Two banks of buttons on the top left of the screen show the controls for the Main Library and the Backup Library, with four drive-select buttons available in each. In their respective areas, a single click can BACKUP, BACKUP ALL, RESTORE, or RESTORE ALL. Removable drives can be EJECTed. The drives can also be FORMATted from here. A display also shows the total time of any selected drive and the available time remaining on that drive. Buttons to RENAME, DELETE, or BACKUP projects or individual files are also here.
Underneath, a scrolling list shows all of the projects or "libraries." On the right side of the screen are displayed the names of individual tracks or "segments" (in plain English), their lengths, and the date and time they were recorded.
A 3-tiered, bank-o-buttons sits above on the right. The first row of buttons sort by NAME, DATE, DISK, and LENGTH, in ASCENDing or DESCENDing order, along with a view-ALL or MATCH/search for a particular item. The second row has 8 "tools" that can be applied to one or many segments highlighted below. HEAR (or a right click on any filename) plays that file. EDIT brings up a dialogue box with track information that can be changed here, as well as creating new segments based on the old one. DELETE, COPY TO, and MOVE are accessible as well. TRANSFER opens up a network connection, if you have one, so you can share files with other Spectral workstations. DISK will backup or restore only selected segments, depending on which library (main or backup) you are using. Last, but certainly not least, PLACE puts the selected files into the "Parking Lot" of the EDITOR panel. On the third button-row, DSP functions are chosen. PEAKscan, NORMALize, GAIN adjust, voltage OFFSET removal (to correct DC anomalies), REVERSE, TIME Compression/Expansion, SampleRATE conversion, and RE-CALCulate. The DSP functions are "destructive" and change the actual waveform; undo doesn't here.

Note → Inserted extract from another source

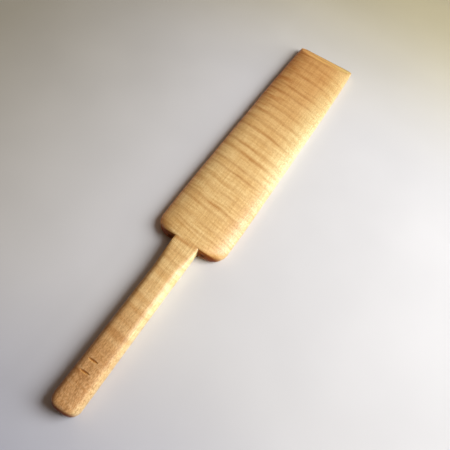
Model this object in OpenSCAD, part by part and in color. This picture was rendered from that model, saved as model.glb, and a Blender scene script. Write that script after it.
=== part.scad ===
// Wood edge slicker: a flat maple paddle for burnishing leather edges.
// The tool lies on its flat underside. Z is up, and Y runs from the handle's end to the tip.
// The origin is on the underside, under the middle of the tool's length and width.

/* [Blade] */
// Length of the blade, from the shoulder to the tip edge
blade_length = 183.2; // [150:0.2:240]
// Greatest width of the blade
blade_width = 43; // [34:0.2:60]
// Thickness of the blade along its middle
blade_thickness = 9.5; // [9.4:0.1:12]
// How far the top face falls from the middle to the long edges, before these are rounded
blade_crown = 2.2; // [0.5:0.1:2.4]
// Rounding of the upper edges of the blade
blade_edge_radius = 4.4; // [2:0.1:4.6]
// Rounding of the two shoulder corners, seen from above
shoulder_radius = 9; // [4:0.5:11]

/* [Tip] */
// Length of the flat bevel that thins the blade towards the tip
bevel_length = 12; // [6:0.2:20]
// Thickness left at the tip edge
tip_thickness = 3.4; // [3.2:0.1:6]
// Rounding of the two tip corners, seen from above
tip_radius = 3; // [1:0.5:6]

/* [Handle] */
// Length of the handle, from its end to the blade's shoulder
handle_length = 97.4; // [70:0.2:140]
// Width of the handle
handle_width = 14.7; // [13:0.1:18]
// How far the top face falls from the middle to the sides of the handle
handle_crown = 0.9; // [0.3:0.1:1.4]
// Rounding of the upper edges of the handle
handle_edge_radius = 3.8; // [1:0.1:4.4]
// Rounding of the corners at the handle's end, seen from above
handle_end_radius = 5.4; // [2:0.1:6]

/* [Joint] */
// Length of the tenon on the handle, glued into the blade's shoulder
tenon_length = 24; // [12:1:40]
// Width of the tenon
tenon_width = 8; // [5:0.5:9]
// Thickness of the tenon
tenon_thickness = 4; // [2.5:0.1:4.5]
// Room for glue on each face of the tenon
glue_gap = 0.05; // [0.03:0.01:0.1]

/* [Maker's marks] */
// Length of each chip-carved nick, across the handle
nick_length = 5.4; // [3:0.1:7]
// Greatest width of each nick
nick_width = 1.5; // [0.8:0.1:2]
// Distance from the handle's end to the middle of the two nicks
nick_distance = 21.4; // [16:0.2:40]
// Distance between the two nicks
nick_spacing = 5.8; // [4:0.2:10]

/* [Hidden] */
$fn = 96;
FINE_FN = 720;
MAPLE = [0.86, 0.67, 0.43];
MAPLE_HANDLE = [0.83, 0.63, 0.40];
over = 1;
total_length = blade_length + handle_length;
handle_end_y = -total_length / 2;
shoulder_y = handle_end_y + handle_length;
tip_y = total_length / 2;
// The handle is finished a hair below the blade
handle_thickness = blade_thickness - 0.1;
// The sides of the blade draw in a little towards the shoulder and towards the tip
shoulder_narrowing = 1;
shoulder_taper_length = 24;
tip_narrowing = 1.2;
tip_taper_length = 60;
// Rounding of the lower edges
blade_underside_radius = 3;
handle_underside_radius = 2.4;
// Rounding of the upper edges across the two ends
shoulder_edge_radius = 1.3;
handle_end_edge_radius = 3;
tenon_middle_z = blade_thickness / 2;
// Depth that the mortise has beyond the end of the tenon
mortise_room = 0.5;
// The nicks sit a little left of the handle's middle
nick_x = -1;

// Radius of an arc that falls by drop over half of width
function crown_radius(width, drop) = (width * width / 4 + drop * drop) / (2 * drop);

// Middle of a corner's rounding, where the side leans out by lean for each mm away from the end
function corner_x(end_half_width, lean, radius) =
    end_half_width + lean * radius - radius * sqrt(1 + lean * lean);

// Flat-bottomed section with rounded edges and a crowned top, drawn with y as the height.
// The rounding of the upper edges runs smoothly into the crown.
module section(width, thickness, crown, upper_radius, lower_radius) {
    arc = crown_radius(width, crown);
    arc_y = thickness - arc;
    round_x = width / 2 - upper_radius;
    round_y = arc_y + sqrt((arc - upper_radius) ^ 2 - round_x ^ 2);
    low_x = round_x * (lower_radius - arc_y) / (round_y - arc_y);
    high_x = round_x * (thickness + over - arc_y) / (round_y - arc_y);
    translate([-width / 2, lower_radius])
        square([width, round_y - lower_radius]);
    translate([-width / 2 + lower_radius, 0])
        square([width - 2 * lower_radius, round_y]);
    for (side = [-1, 1]) {
        translate([side * round_x, round_y])
            circle(upper_radius);
        translate([side * (width / 2 - lower_radius), lower_radius])
            circle(lower_radius);
    }
    intersection() {
        polygon([
            [-low_x, lower_radius],
            [low_x, lower_radius],
            [high_x, thickness + over],
            [-high_x, thickness + over],
        ]);
        translate([0, arc_y])
            circle(arc, $fn = FINE_FN);
    }
}

module blade_section() {
    section(blade_width, blade_thickness, blade_crown, blade_edge_radius,
        blade_underside_radius);
}

module handle_section() {
    section(handle_width, handle_thickness, handle_crown, handle_edge_radius,
        handle_underside_radius);
}

// A section carried along Y from y_start
module run(y_start, length) {
    translate([0, y_start + length, 0])
        rotate([90, 0, 0])
            linear_extrude(length)
                children();
}

// Outline of the blade seen from above, from its shoulder
module blade_outline() {
    half_width = blade_width / 2;
    shoulder_half = half_width - shoulder_narrowing;
    shoulder_lean = shoulder_narrowing / shoulder_taper_length;
    shoulder_x = corner_x(shoulder_half, shoulder_lean, shoulder_radius);
    tip_half = half_width - tip_narrowing;
    tip_lean = tip_narrowing / tip_taper_length;
    tip_x = corner_x(tip_half, tip_lean, tip_radius);
    for (side = [-1, 1]) {
        polygon([
            [0, 0],
            [side * shoulder_x, 0],
            [side * shoulder_x, shoulder_radius],
            [side * (shoulder_half + shoulder_lean * shoulder_radius), shoulder_radius],
            [side * half_width, shoulder_taper_length],
            [side * half_width, blade_length - tip_taper_length],
            [side * (tip_half + tip_lean * tip_radius), blade_length - tip_radius],
            [side * tip_x, blade_length - tip_radius],
            [side * tip_x, blade_length],
            [0, blade_length],
        ]);
        translate([side * shoulder_x, shoulder_radius])
            circle(shoulder_radius);
        translate([side * tip_x, blade_length - tip_radius])
            circle(tip_radius);
    }
}

// Outline of the handle seen from above, from its end
module handle_outline() {
    translate([-handle_width / 2, handle_end_radius])
        square([handle_width, handle_length - handle_end_radius]);
    translate([-handle_width / 2 + handle_end_radius, 0])
        square([handle_width - 2 * handle_end_radius, handle_length]);
    for (side = [-1, 1])
        translate([side * (handle_width / 2 - handle_end_radius), handle_end_radius])
            circle(handle_end_radius);
}

// Side view of a bar whose near end has rounded edges, drawn with x along the bar
module rounded_end_profile(length, thickness, upper_radius, lower_radius) {
    translate([0, lower_radius])
        square([length, thickness - upper_radius - lower_radius]);
    translate([upper_radius, lower_radius])
        square([length - upper_radius, thickness - lower_radius]);
    translate([lower_radius, 0])
        square([length - lower_radius, thickness - upper_radius]);
    translate([upper_radius, thickness - upper_radius])
        circle(upper_radius);
    translate([lower_radius, lower_radius])
        circle(lower_radius);
}

// A side view carried across X
module across(width) {
    rotate([90, 0, 90])
        translate([0, 0, -width / 2])
            linear_extrude(width)
                children();
}

// The shoulder's edges are rounded on both sides of the handle, and left square behind it
module blade_body() {
    intersection() {
        run(shoulder_y, blade_length)
            blade_section();
        translate([0, shoulder_y, 0])
            linear_extrude(blade_thickness)
                blade_outline();
        translate([0, shoulder_y, 0])
            across(blade_width + over)
                rounded_end_profile(blade_length, blade_thickness, shoulder_edge_radius,
                    blade_underside_radius);
    }
    run(shoulder_y, shoulder_radius)
        handle_section();
}

// Wedge taken off the top of the tip
module tip_bevel() {
    rise = blade_thickness - tip_thickness;
    across(blade_width + 2 * over)
        polygon([
            [tip_y - bevel_length, blade_thickness],
            [tip_y, tip_thickness],
            [tip_y + over, tip_thickness - rise * over / bevel_length],
            [tip_y + over, blade_thickness + over],
            [tip_y - bevel_length, blade_thickness + over],
        ]);
}

// Tenon, or with gap the mortise that it fits
module tenon(length, gap) {
    translate([-tenon_width / 2 - gap, shoulder_y, tenon_middle_z - tenon_thickness / 2 - gap])
        cube([tenon_width + 2 * gap, length, tenon_thickness + 2 * gap]);
}

module mortise() {
    translate([0, -over, 0])
        tenon(tenon_length + mortise_room + over, glue_gap);
}

// One chip-carved nick: a slim spindle lying across the handle, flush with the crowned top
module nick(y) {
    arc = crown_radius(handle_width, handle_crown);
    translate([0, y, handle_thickness - arc])
        rotate([0, asin(nick_x / arc), 0])
            translate([0, 0, arc])
                for (side = [-1, 1])
                    rotate([0, side * 90, 0])
                        cylinder(h = nick_length / 2, r1 = nick_width / 2, r2 = 0);
}

module blade() {
    color(MAPLE)
        difference() {
            blade_body();
            tip_bevel();
            mortise();
        }
}

module handle_bar() {
    intersection() {
        run(handle_end_y, handle_length)
            handle_section();
        translate([0, handle_end_y, 0])
            linear_extrude(handle_thickness)
                handle_outline();
        translate([0, handle_end_y, 0])
            across(handle_width + over)
                rounded_end_profile(handle_length, handle_thickness, handle_end_edge_radius,
                    handle_underside_radius);
    }
}

module handle() {
    color(MAPLE_HANDLE)
        difference() {
            union() {
                handle_bar();
                translate([0, -over, 0])
                    tenon(tenon_length + over, 0);
            }
            for (place = [-0.5, 0.5])
                nick(handle_end_y + nick_distance + place * nick_spacing);
        }
}

blade();
handle();
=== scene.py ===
"""Wood edge slicker: the looks of a curly maple paddle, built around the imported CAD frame.

Lengths are in millimetres while a mesh is worked out, and MM turns them into metres.
X runs across the tool, Y from the handle's end to the tip and Z up from the flat underside.
"""

import math

import bpy
import numpy as np
from mathutils import Matrix, Vector


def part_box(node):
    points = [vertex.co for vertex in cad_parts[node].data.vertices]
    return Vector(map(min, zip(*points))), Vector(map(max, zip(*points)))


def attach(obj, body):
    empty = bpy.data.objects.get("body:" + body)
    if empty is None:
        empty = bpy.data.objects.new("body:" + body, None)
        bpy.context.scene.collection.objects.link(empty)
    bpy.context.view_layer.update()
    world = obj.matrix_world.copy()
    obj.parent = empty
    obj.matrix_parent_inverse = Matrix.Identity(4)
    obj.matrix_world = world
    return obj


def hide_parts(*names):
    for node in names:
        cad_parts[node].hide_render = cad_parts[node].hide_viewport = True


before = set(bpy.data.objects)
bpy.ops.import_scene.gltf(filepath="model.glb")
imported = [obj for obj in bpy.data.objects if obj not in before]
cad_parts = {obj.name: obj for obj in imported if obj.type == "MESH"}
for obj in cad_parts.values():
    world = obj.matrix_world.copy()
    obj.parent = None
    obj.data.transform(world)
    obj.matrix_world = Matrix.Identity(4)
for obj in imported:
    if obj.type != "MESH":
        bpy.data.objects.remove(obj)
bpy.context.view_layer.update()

MM = 0.001


# ---------------------------------------------------------------- sizes

def node_box(node):
    """Lowest and highest corners of a CAD node, in millimetres."""
    low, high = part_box(node)
    return np.array(low) / MM, np.array(high) / MM


blade_low, blade_high = node_box("blade")
handle_low, handle_high = node_box("handle")

SHOULDER_Y = blade_low[1]
TIP_Y = blade_high[1]
HANDLE_END_Y = handle_low[1]
TENON_END_Y = handle_high[1]
BLADE_HALF_WIDTH = blade_high[0]
HANDLE_HALF_WIDTH = handle_high[0]
BLADE_THICKNESS = blade_high[2]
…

Suggestions for the next version of Express: include some kind of password security (possibly specific-function, multiple-user passwords) for the delete and format functions so readily available, and a HELP button, just in case someone does need a little help.
The power to choose, successfully
There's no room for analog on the Prisma card. The signals leave through AES/EBU or the proprietary SMDAI cable, headed for the conversion to sound.

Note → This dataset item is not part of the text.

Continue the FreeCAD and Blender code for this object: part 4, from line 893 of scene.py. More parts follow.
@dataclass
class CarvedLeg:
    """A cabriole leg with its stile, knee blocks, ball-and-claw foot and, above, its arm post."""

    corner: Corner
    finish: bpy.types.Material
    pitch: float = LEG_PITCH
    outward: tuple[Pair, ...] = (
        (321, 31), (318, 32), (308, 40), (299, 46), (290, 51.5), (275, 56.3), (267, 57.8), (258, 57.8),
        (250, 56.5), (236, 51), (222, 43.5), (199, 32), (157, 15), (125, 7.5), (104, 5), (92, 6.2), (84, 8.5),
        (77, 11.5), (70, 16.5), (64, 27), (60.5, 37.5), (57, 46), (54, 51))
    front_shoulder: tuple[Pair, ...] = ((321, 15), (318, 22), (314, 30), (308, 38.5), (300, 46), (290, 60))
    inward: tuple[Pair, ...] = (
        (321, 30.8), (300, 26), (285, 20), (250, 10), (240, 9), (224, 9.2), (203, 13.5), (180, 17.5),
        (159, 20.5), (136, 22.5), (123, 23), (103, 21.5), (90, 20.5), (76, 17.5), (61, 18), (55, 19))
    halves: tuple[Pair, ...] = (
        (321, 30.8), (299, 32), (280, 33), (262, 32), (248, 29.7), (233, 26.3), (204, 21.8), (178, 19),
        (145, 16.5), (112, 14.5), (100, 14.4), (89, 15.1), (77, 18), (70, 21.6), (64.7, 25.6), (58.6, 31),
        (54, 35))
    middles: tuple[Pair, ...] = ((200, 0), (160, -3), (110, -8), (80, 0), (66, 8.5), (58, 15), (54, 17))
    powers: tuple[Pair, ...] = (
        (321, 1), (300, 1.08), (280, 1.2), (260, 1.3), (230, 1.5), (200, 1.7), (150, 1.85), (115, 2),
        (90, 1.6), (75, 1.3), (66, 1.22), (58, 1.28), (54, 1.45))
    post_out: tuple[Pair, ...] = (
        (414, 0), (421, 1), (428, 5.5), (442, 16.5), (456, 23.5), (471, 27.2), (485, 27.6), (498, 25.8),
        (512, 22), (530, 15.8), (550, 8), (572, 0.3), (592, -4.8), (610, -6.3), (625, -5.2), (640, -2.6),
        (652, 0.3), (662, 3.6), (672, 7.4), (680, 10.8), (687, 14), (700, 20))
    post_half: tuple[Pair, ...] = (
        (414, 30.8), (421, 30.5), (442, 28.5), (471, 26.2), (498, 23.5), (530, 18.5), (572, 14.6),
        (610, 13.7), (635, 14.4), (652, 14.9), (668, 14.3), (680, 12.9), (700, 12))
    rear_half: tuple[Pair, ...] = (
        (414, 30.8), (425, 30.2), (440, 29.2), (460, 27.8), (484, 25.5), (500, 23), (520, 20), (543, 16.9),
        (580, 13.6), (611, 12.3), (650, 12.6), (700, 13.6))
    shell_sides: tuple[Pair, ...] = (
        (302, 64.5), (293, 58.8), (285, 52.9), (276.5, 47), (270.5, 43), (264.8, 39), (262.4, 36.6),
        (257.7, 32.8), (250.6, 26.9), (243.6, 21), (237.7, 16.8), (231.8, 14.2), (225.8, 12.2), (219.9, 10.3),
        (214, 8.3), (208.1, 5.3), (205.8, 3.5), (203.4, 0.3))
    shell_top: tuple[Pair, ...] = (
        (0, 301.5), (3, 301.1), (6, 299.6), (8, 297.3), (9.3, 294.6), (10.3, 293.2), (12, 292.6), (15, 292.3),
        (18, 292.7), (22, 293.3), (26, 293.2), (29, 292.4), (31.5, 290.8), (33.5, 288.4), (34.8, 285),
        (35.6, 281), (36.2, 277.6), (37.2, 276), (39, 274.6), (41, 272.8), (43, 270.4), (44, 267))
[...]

Spectral offers three A/D-D/A converters. The AX-S (which is included in the turnkey system) is a 2-channel 16-bit/64x in, 18-bit/8x out, 44.1/48kHz, AES/EBU in and out bidirectional converter (monitor input/output simultaneously) with time-base resolving (allowing sync with other digitals).
The ADAX-8818 is the 8-in/8-out, microprocessor-controlled version, adding digital control of its patchbay, a 32 kHz sampling rate, and bar metering on the front panel (rack mount).

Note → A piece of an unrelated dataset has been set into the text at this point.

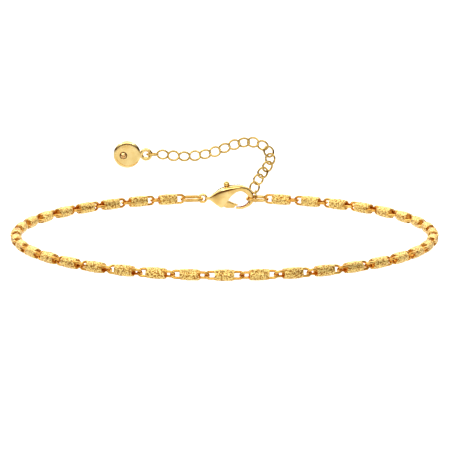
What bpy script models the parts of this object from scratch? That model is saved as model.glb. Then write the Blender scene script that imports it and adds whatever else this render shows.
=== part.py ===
"""Chain anklet: a loop of textured tube links closed by a lobster clasp, with an extension chain
and a round tag. Metres, +Z up. The loop lies in the XY plane about the origin, its clasp at +Y."""

import math

import bmesh
import bpy
from mathutils import Matrix, Vector

MM = 0.001

# Textured links
LINKS_EACH_SIDE = 18
SLEEVE_LENGTH = 3.25 * MM
SLEEVE_RADIUS = 1.0 * MM
SLEEVE_END_RADIUS = 0.88 * MM
SLEEVE_SIDES = 10
MOUTH_RADIUS = 0.4 * MM
MOUTH_DEPTH = 0.45 * MM
LOOP_WIRE = 0.36 * MM
LOOP_WIDTH = 1.8 * MM
LOOP_REACH = 1.68 * MM
LOOP_PLAY = 0.12 * MM
LOOP_ROOT = 0.35 * MM
FRONT_ROLL = math.radians(50)

# Plain end links
PLAIN_LENGTH = 4.2 * MM
PLAIN_WIDTH = 2.15 * MM
PLAIN_WIRE = 0.42 * MM
PLAIN_ROLL = math.radians(12)

# Clasp
CLASP_LENGTH = 8.1 * MM
CLASP_HEIGHT = 4.66 * MM
CLASP_DEPTH = 2.4 * MM
HOOK_DEPTH = 0.62 * MM
EYE_RADIUS = 0.95 * MM
EYE_HOLE = 0.44 * MM
EYE_NECK = 0.35 * MM
CHANNEL_WIDTH = 1.0 * MM
LEVER_THICKNESS = 0.7 * MM
PIN_RADIUS = 0.3 * MM
PIN_PLAY = 0.1 * MM
KNOB_RADIUS = 0.48 * MM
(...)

Finally, the AX-88 is the same as the ADAX-8818, sans the metering.
Spectral also offers the Translator Plus, an 8 channel digital translator that plugs your digital multitracks and all-digital consoles directly into the 'puter (from Alesis to Yamaha). In addition to allowing all of your machines to talk to each other, it would permit direct digital clones of multitrack material, 8 channels at a time, to an inexpensive DA-88 or ADAT tape. If you've got a digital console, you probably won't need the A/D-D/A converters mentioned above! The Translator is the same as the Translator Plus, less a double set of chips, removing AES/EBU features.
Numerous options are available as a result of the off-the-shelf architecture of the hardware. In addition to two turnkey systems (one a desktop tower, the other a rack-mount), Spectral sells their individual components as well, should you want to modify or construct a workstation of your own using the Prisma card and Express and/or Producer software. (Not buying both software packages would probably be a mistake as Producer adds many features including automated mixing, EQ, an optional digital patchbay with sends and returns, and access to other plug-in effects cards.) Spectral has other software available as well, including a program for film/video post-pro, a sound file format-conversion program, a CD-ROM mastering program, and file-transfer software that allows direct connection between Spectral products and Broadcast Electronics' AudioVAULT and the Enco DADPro.
Of course, the number of electronic enhancements available is as large as your wallet. This is, after all, a computer system, so it's easy to include accessories such as data-tape backup drives (we're still using tape!), CD-R burners, additional 3rd party EFX cards, ISDN modems, telco modems, network cards (LAN multiple Prisma users together!), time code controllers, and the final frontier, video.
The basic rack-mount system Spectral sells includes a Pentium 166 with 32MB RAM, 8x CD-ROM, one 2GB SCSI drive, 17" monitor, Spectral AX-S 2-channel A/D-D/A converter, the Prisma card, and Express, priced at about $10,000. The desktop tower differs only by being a Pentium 120 with 16MB RAM, priced at about $8,500.
Since the monitor screen must be set to display a resolution of 1024x768 (your regular computer is probably set to 640x480 or 800x600), I would highly recommend a monitor larger than 17". As a standard peripheral for any computer, I would also suggest a pen replacement for the mouse, such as a CalComp artist's slate or Wacom artpad, especially for power users.